Soldiers and refugees, officers and deputies, they are all on the platform. Everybody has seen us, everybody has greeted us; next morning the kindest little paragraph of welcome appears in the newspapers. I have completely forgotten the war!

The colonel lives on the first floor of what was in the "beginning of days" the Station Hotel. M. Kemal Pasha himself lived there for a time, and now it is the "French Embassy." Fortunately, the colonel has schooled himself into imagining a house is warm, whatever the temperature; and I found him very comfortably installed, with plenty of fresh air and a fine open view. Within, however, there were, except in the bureau, no rugs or carpets on the bare boards.

To secure the luxury of a European wash, I decided to spend the night in the station, where the young secretary gladly gave up his room to me, making a bedroom of the bureau for himself and the colonel's aide-de-camp, Captain Hikmet Bey, after we had all enjoyed a very appetising little meal.

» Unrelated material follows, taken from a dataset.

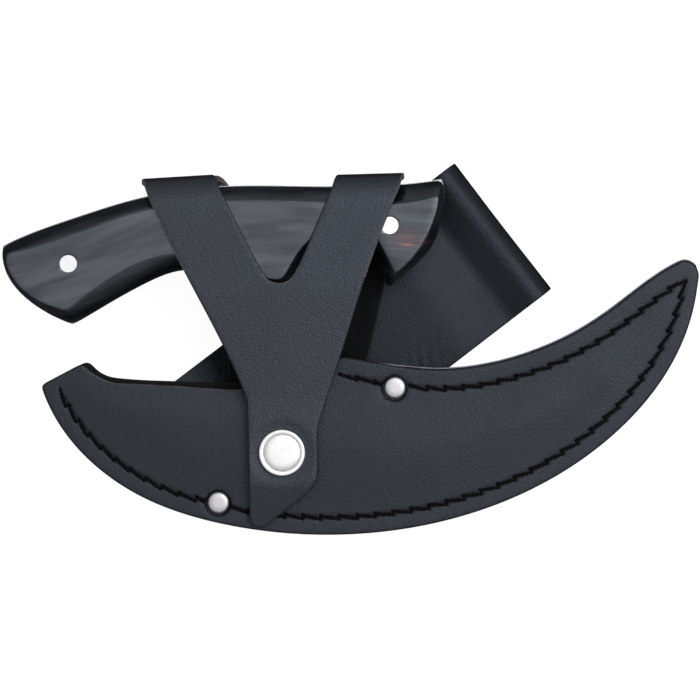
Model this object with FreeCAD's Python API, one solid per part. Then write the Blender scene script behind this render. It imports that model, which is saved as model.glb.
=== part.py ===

The "Catholic" servant, however, was frankly annoyed at having to wait on an Englishwoman—"that hateful intriguing race that killed my husband!" He was killed, as a matter of fact, by the Greeks, but we are, not unnaturally, held responsible, and once more I realised how little "brotherhood" there exists between Christians. I confess it is always with an effort that I remember Armenians are Christians. In the end, however, Marie decided that I was not really English, and we became the best of friends. When I left Angora she shed many tears, kissing my hand, placing it against her forehead in the picturesque custom of her race, and begging me to come back soon.